> [Provided data]
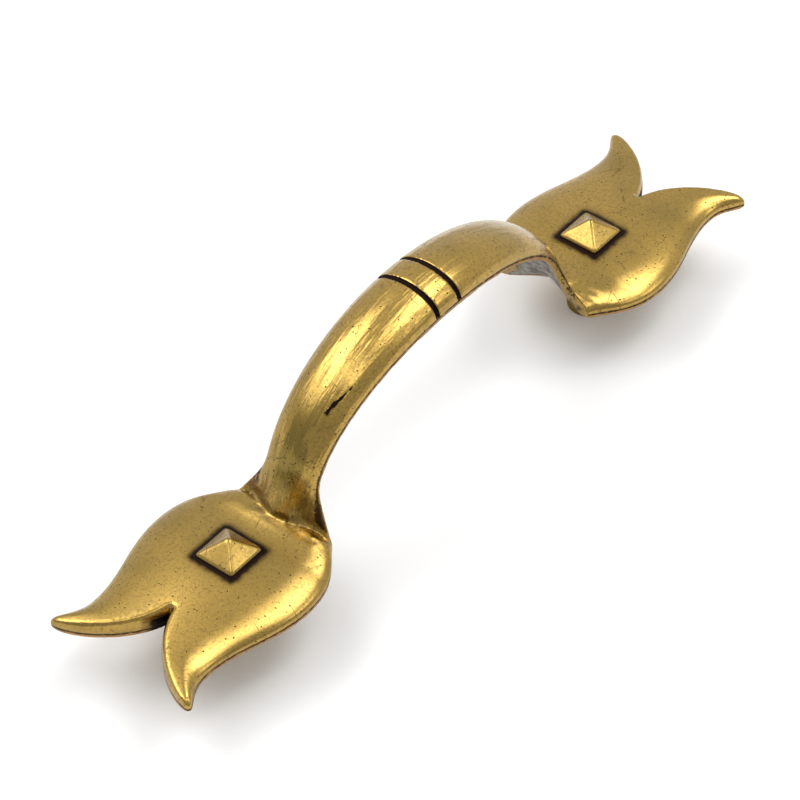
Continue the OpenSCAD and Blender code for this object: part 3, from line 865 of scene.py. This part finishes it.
def white_paper():
    """A white paper sweep: a little light of its own, for the camera alone, makes it pure
    white, and it keeps the soft shadow."""
    made, tree = new_material("white_paper")
    paper = add_node(tree, "BsdfDiffuse", {"Color": linear("#F6F6F6"), "Roughness": 1.0})
    seen = add_node(tree, "LightPath").node.outputs
    lift = add_node(tree, "Math", {0: seen["Is Camera Ray"], 1: 0.05}, operation="MULTIPLY")
    glow = add_node(tree, "Emission", {"Color": (1, 1, 1, 1), "Strength": lift})
    both = add_node(tree, "AddShader", {0: paper, 1: glow})
    add_node(tree, "OutputMaterial", {"Surface": both})
    return made


def studio_world():
    """The room around the softboxes: dimmer behind the camera, lighter ahead of it, and
    dimmer for the floor than in the metal's reflections. Seen directly it is plain white."""
    world = bpy.data.worlds.new("studio")
    world.use_nodes = True
    tree = world.node_tree
    tree.nodes.clear()
    towards = add_node(tree, "TexCoord").node.outputs["Generated"]
    ahead = add_node(tree, "VectorMath", {0: towards, 1: AHEAD}, operation="DOT_PRODUCT")
    ahead = ahead.node.outputs["Value"]
    level = add_node(tree, "MapRange", {0: ahead, 1: -0.8, 2: 0.6, 3: ROOM_BEHIND, 4: ROOM_AHEAD},
                     **SOFT)
    rays = add_node(tree, "LightPath").node.outputs
    share = add_node(tree, "MapRange", {0: rays["Is Glossy Ray"], 3: ROOM_FOR_FLOOR, 4: 1.0})
    level = add_node(tree, "Math", {0: level, 1: share}, operation="MULTIPLY")
    grey = add_node(tree, "CombineColor", {0: level, 1: level, 2: level})
    shown = add_node(tree, "Mix", {0: rays["Is Camera Ray"], 6: grey, 7: (1, 1, 1, 1)},
                     data_type="RGBA")
    back = add_node(tree, "Background", {"Color": shown, "Strength": 1.0})
    add_node(tree, "OutputWorld", {"Surface": back})
    return world


# The camera of the fitted view: angles, and the rest in millimetres
AZIMUTH, ELEVATION, ROLL = (math.radians(angle) for angle in (-51.025, 44.561, -0.503))
DISTANCE, TARGET, LENS, SENSOR = 479.171, Vector((-2.585, 0.875, 12.0)), 164.35, 36
# Level directions as that camera has them
RIGHT = Vector((math.cos(AZIMUTH), math.sin(AZIMUTH), 0))
AHEAD = Vector((-math.sin(AZIMUTH), math.cos(AZIMUTH), 0))
UP = Vector((0, 0, 1))
# Brightness of the room, and the share of it that the floor gets
ROOM_BEHIND, ROOM_AHEAD, ROOM_FOR_FLOOR = 0.6, 0.93, 0.6
# Half width of the floor, and height of the softboxes, in metres
FLOOR_HALF, BOX_HEIGHT = 3, 0.8
# Softboxes over the table, as seen from it: centre and half size, per metre of height,
# to the camera's right and ahead of it, and brightness
SOFTBOXES = {"left": ((-0.6, 0.21), (0.43, 0.57), 3.3),
             "front": ((0.0, -0.36), (0.22, 0.15), 1.9),
             "left_edge": ((-1.3, 0.15), (0.4, 0.5), 1.3),
             "right": ((0.54, 0.22), (0.36, 0.46), 3.3),
             "right_edge": ((1.5, -0.1), (0.45, 0.42), 1.6)}


def softbox(name, centre, half, brightness):
    """A level softbox over the table, whose light fades from 1.7 times its brightness in
    the middle to half of it at its edges."""
    data = bpy.data.lights.new(name, "AREA")
    data.shape = "RECTANGLE"
    data.size, data.size_y = (2 * share * BOX_HEIGHT for share in half)
    data.energy = brightness * math.pi * data.size * data.size_y
    data.use_nodes = True
    tree = data.node_tree
    tree.nodes.clear()
    spot = add_node(tree, "NewGeometry").node.outputs["Parametric"]
    spot = add_node(tree, "VectorMath", {0: spot, 1: (0.5, 0.5, 0)}, operation="SUBTRACT")
    spot = add_node(tree, "VectorMath", {0: spot}, operation="ABSOLUTE")
    across, along = add_node(tree, "SeparateXYZ", {0: spot}).node.outputs[:2]
    off = add_node(tree, "Math", {0: across, 1: along}, operation="MAXIMUM")
    glow = add_node(tree, "MapRange", {0: off, 1: 0.5, 2: 0.1, 3: 0.5, 4: 1.7}, **SOFT)
    glow = add_node(tree, "Emission", {"Strength": glow})
    add_node(tree, "OutputLight", {0: glow})
    made = bpy.data.objects.new(name, data)
    place = (RIGHT * centre[0] + AHEAD * centre[1] + UP) * BOX_HEIGHT
    turn = Matrix((RIGHT, AHEAD, UP)).transposed().to_4x4()
    made.matrix_world = Matrix.Translation(place) @ turn
    return made


class PULL_OT_studio(bpy.types.Operator):
    """Set up the floor, the soft lights and the camera"""

    bl_idname = "pull.studio"
    bl_label = "Studio"

    def execute(self, context):
        scene = context.scene
        mesh = bmesh.new()
        bmesh.ops.create_grid(mesh, x_segments=1, y_segments=1, size=FLOOR_HALF)
        floor = shell("floor", mesh)
        floor.data.materials.append(white_paper())
        for name, (centre, half, brightness) in SOFTBOXES.items():
            scene.collection.objects.link(softbox(name, centre, half, brightness))
        scene.world = studio_world()
        scene.view_settings.view_transform = "Standard"
        camera_like_the_photo(scene)
        return {"FINISHED"}


def camera_like_the_photo(scene):
    """Sets up the camera of the fitted view."""
    back = math.sin(ELEVATION) * UP - math.cos(ELEVATION) * AHEAD
    up = back.cross(RIGHT)
    turned_right = math.cos(ROLL) * RIGHT + math.sin(ROLL) * up
    turned_up = math.cos(ROLL) * up - math.sin(ROLL) * RIGHT
    data = bpy.data.cameras.new("camera")
    data.sensor_width, data.lens = SENSOR, LENS
    data.clip_start, data.clip_end = 0.01, 20
    camera = bpy.data.objects.new("camera", data)
    turn = Matrix((turned_right, turned_up, back)).transposed().to_4x4()
    camera.matrix_world = Matrix.Translation((TARGET + back * DISTANCE) * MM) @ turn
    scene.collection.objects.link(camera)
    scene.camera = camera


class PULL_PT_panel(bpy.types.Panel):
    """The pull's sizes and colours, and the operators that build it"""

    bl_idname = "PULL_PT_panel"
    bl_label = "Cabinet pull"
    bl_space_type = "VIEW_3D"
    bl_region_type = "UI"
    bl_category = "Pull"

    def draw(self, context):
        scene = context.scene
        for group in (scene.pull_grip, scene.pull_plates, scene.pull_studs,
                      scene.pull_bosses, scene.pull_finish):
            box = self.layout.box()
            for prop in group.bl_rna.properties:
                if prop.identifier not in ("rna_type", "name"):
                    box.prop(group, prop.identifier)
        self.layout.operator(PULL_OT_casting.bl_idname)
        self.layout.operator(PULL_OT_studio.bl_idname)


GROUPS = {"pull_grip": PullGrip, "pull_plates": PullPlates, "pull_studs": PullStuds,
          "pull_bosses": PullBosses, "pull_finish": PullFinish}
CLASSES = (*GROUPS.values(), PULL_OT_casting, PULL_OT_studio, PULL_PT_panel)


def register():
    for made in CLASSES:
        bpy.utils.register_class(made)
    for name, group in GROUPS.items():
        setattr(bpy.types.Scene, name, bpy.props.PointerProperty(type=group))


def unregister():
    for name in GROUPS:
        delattr(bpy.types.Scene, name)
    for made in reversed(CLASSES):
        bpy.utils.unregister_class(made)


def main():
    """Builds the pull and its studio."""
    register()
    bpy.ops.pull.casting()
    bpy.ops.pull.studio()


if __name__ == "__main__":
    main()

> [To do]
Extract the data in full. Keep it word for word.

> [Expected answer]
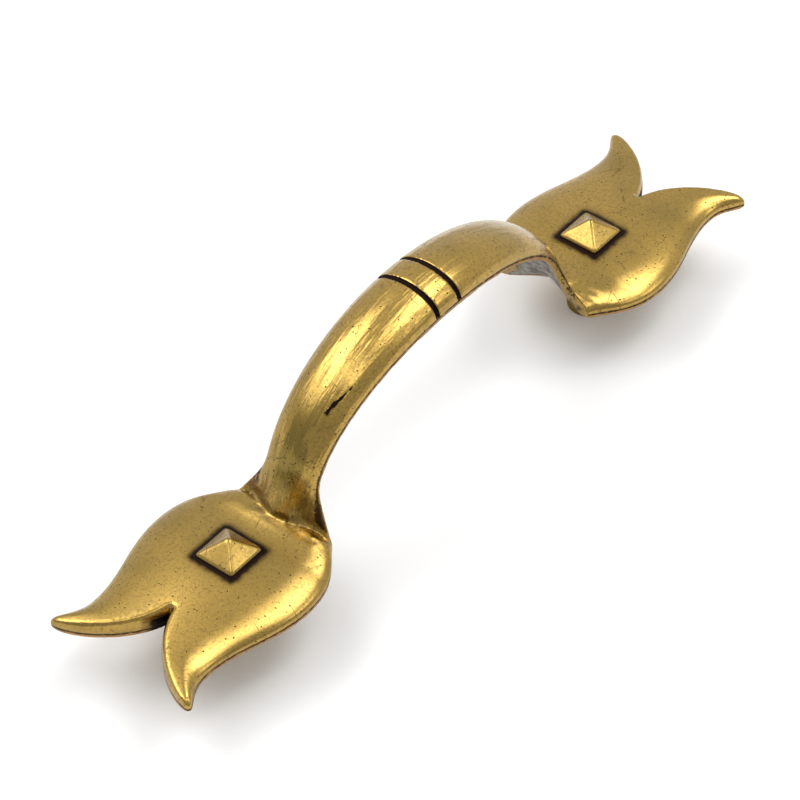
Continue the OpenSCAD and Blender code for this object: part 3, from line 865 of scene.py. This part finishes it.
def white_paper():
    """A white paper sweep: a little light of its own, for the camera alone, makes it pure
    white, and it keeps the soft shadow."""
    made, tree = new_material("white_paper")
    paper = add_node(tree, "BsdfDiffuse", {"Color": linear("#F6F6F6"), "Roughness": 1.0})
    seen = add_node(tree, "LightPath").node.outputs
    lift = add_node(tree, "Math", {0: seen["Is Camera Ray"], 1: 0.05}, operation="MULTIPLY")
    glow = add_node(tree, "Emission", {"Color": (1, 1, 1, 1), "Strength": lift})
    both = add_node(tree, "AddShader", {0: paper, 1: glow})
    add_node(tree, "OutputMaterial", {"Surface": both})
    return made


def studio_world():
    """The room around the softboxes: dimmer behind the camera, lighter ahead of it, and
    dimmer for the floor than in the metal's reflections. Seen directly it is plain white."""
    world = bpy.data.worlds.new("studio")
    world.use_nodes = True
    tree = world.node_tree
    tree.nodes.clear()
    towards = add_node(tree, "TexCoord").node.outputs["Generated"]
    ahead = add_node(tree, "VectorMath", {0: towards, 1: AHEAD}, operation="DOT_PRODUCT")
    ahead = ahead.node.outputs["Value"]
    level = add_node(tree, "MapRange", {0: ahead, 1: -0.8, 2: 0.6, 3: ROOM_BEHIND, 4: ROOM_AHEAD},
                     **SOFT)
    rays = add_node(tree, "LightPath").node.outputs
    share = add_node(tree, "MapRange", {0: rays["Is Glossy Ray"], 3: ROOM_FOR_FLOOR, 4: 1.0})
    level = add_node(tree, "Math", {0: level, 1: share}, operation="MULTIPLY")
    grey = add_node(tree, "CombineColor", {0: level, 1: level, 2: level})
    shown = add_node(tree, "Mix", {0: rays["Is Camera Ray"], 6: grey, 7: (1, 1, 1, 1)},
                     data_type="RGBA")
    back = add_node(tree, "Background", {"Color": shown, "Strength": 1.0})
    add_node(tree, "OutputWorld", {"Surface": back})
    return world


# The camera of the fitted view: angles, and the rest in millimetres
AZIMUTH, ELEVATION, ROLL = (math.radians(angle) for angle in (-51.025, 44.561, -0.503))
DISTANCE, TARGET, LENS, SENSOR = 479.171, Vector((-2.585, 0.875, 12.0)), 164.35, 36
# Level directions as that camera has them
RIGHT = Vector((math.cos(AZIMUTH), math.sin(AZIMUTH), 0))
AHEAD = Vector((-math.sin(AZIMUTH), math.cos(AZIMUTH), 0))
UP = Vector((0, 0, 1))
# Brightness of the room, and the share of it that the floor gets
ROOM_BEHIND, ROOM_AHEAD, ROOM_FOR_FLOOR = 0.6, 0.93, 0.6
# Half width of the floor, and height of the softboxes, in metres
FLOOR_HALF, BOX_HEIGHT = 3, 0.8
# Softboxes over the table, as seen from it: centre and half size, per metre of height,
# to the camera's right and ahead of it, and brightness
SOFTBOXES = {"left": ((-0.6, 0.21), (0.43, 0.57), 3.3),
             "front": ((0.0, -0.36), (0.22, 0.15), 1.9),
             "left_edge": ((-1.3, 0.15), (0.4, 0.5), 1.3),
             "right": ((0.54, 0.22), (0.36, 0.46), 3.3),
             "right_edge": ((1.5, -0.1), (0.45, 0.42), 1.6)}


def softbox(name, centre, half, brightness):
    """A level softbox over the table, whose light fades from 1.7 times its brightness in
    the middle to half of it at its edges."""
    data = bpy.data.lights.new(name, "AREA")
    data.shape = "RECTANGLE"
    data.size, data.size_y = (2 * share * BOX_HEIGHT for share in half)
    data.energy = brightness * math.pi * data.size * data.size_y
    data.use_nodes = True
    tree = data.node_tree
    tree.nodes.clear()
    spot = add_node(tree, "NewGeometry").node.outputs["Parametric"]
    spot = add_node(tree, "VectorMath", {0: spot, 1: (0.5, 0.5, 0)}, operation="SUBTRACT")
    spot = add_node(tree, "VectorMath", {0: spot}, operation="ABSOLUTE")
    across, along = add_node(tree, "SeparateXYZ", {0: spot}).node.outputs[:2]
    off = add_node(tree, "Math", {0: across, 1: along}, operation="MAXIMUM")
    glow = add_node(tree, "MapRange", {0: off, 1: 0.5, 2: 0.1, 3: 0.5, 4: 1.7}, **SOFT)
    glow = add_node(tree, "Emission", {"Strength": glow})
    add_node(tree, "OutputLight", {0: glow})
    made = bpy.data.objects.new(name, data)
    place = (RIGHT * centre[0] + AHEAD * centre[1] + UP) * BOX_HEIGHT
    turn = Matrix((RIGHT, AHEAD, UP)).transposed().to_4x4()
    made.matrix_world = Matrix.Translation(place) @ turn
    return made


class PULL_OT_studio(bpy.types.Operator):
    """Set up the floor, the soft lights and the camera"""

    bl_idname = "pull.studio"
    bl_label = "Studio"

    def execute(self, context):
        scene = context.scene
        mesh = bmesh.new()
        bmesh.ops.create_grid(mesh, x_segments=1, y_segments=1, size=FLOOR_HALF)
        floor = shell("floor", mesh)
        floor.data.materials.append(white_paper())
        for name, (centre, half, brightness) in SOFTBOXES.items():
            scene.collection.objects.link(softbox(name, centre, half, brightness))
        scene.world = studio_world()
        scene.view_settings.view_transform = "Standard"
        camera_like_the_photo(scene)
        return {"FINISHED"}


def camera_like_the_photo(scene):
    """Sets up the camera of the fitted view."""
    back = math.sin(ELEVATION) * UP - math.cos(ELEVATION) * AHEAD
    up = back.cross(RIGHT)
    turned_right = math.cos(ROLL) * RIGHT + math.sin(ROLL) * up
    turned_up = math.cos(ROLL) * up - math.sin(ROLL) * RIGHT
    data = bpy.data.cameras.new("camera")
    data.sensor_width, data.lens = SENSOR, LENS
    data.clip_start, data.clip_end = 0.01, 20
    camera = bpy.data.objects.new("camera", data)
    turn = Matrix((turned_right, turned_up, back)).transposed().to_4x4()
    camera.matrix_world = Matrix.Translation((TARGET + back * DISTANCE) * MM) @ turn
    scene.collection.objects.link(camera)
    scene.camera = camera


class PULL_PT_panel(bpy.types.Panel):
    """The pull's sizes and colours, and the operators that build it"""

    bl_idname = "PULL_PT_panel"
    bl_label = "Cabinet pull"
    bl_space_type = "VIEW_3D"
    bl_region_type = "UI"
    bl_category = "Pull"

    def draw(self, context):
        scene = context.scene
        for group in (scene.pull_grip, scene.pull_plates, scene.pull_studs,
                      scene.pull_bosses, scene.pull_finish):
            box = self.layout.box()
            for prop in group.bl_rna.properties:
                if prop.identifier not in ("rna_type", "name"):
                    box.prop(group, prop.identifier)
        self.layout.operator(PULL_OT_casting.bl_idname)
        self.layout.operator(PULL_OT_studio.bl_idname)


GROUPS = {"pull_grip": PullGrip, "pull_plates": PullPlates, "pull_studs": PullStuds,
          "pull_bosses": PullBosses, "pull_finish": PullFinish}
CLASSES = (*GROUPS.values(), PULL_OT_casting, PULL_OT_studio, PULL_PT_panel)


def register():
    for made in CLASSES:
        bpy.utils.register_class(made)
    for name, group in GROUPS.items():
        setattr(bpy.types.Scene, name, bpy.props.PointerProperty(type=group))


def unregister():
    for name in GROUPS:
        delattr(bpy.types.Scene, name)
    for made in reversed(CLASSES):
        bpy.utils.unregister_class(made)


def main():
    """Builds the pull and its studio."""
    register()
    bpy.ops.pull.casting()
    bpy.ops.pull.studio()


if __name__ == "__main__":
    main()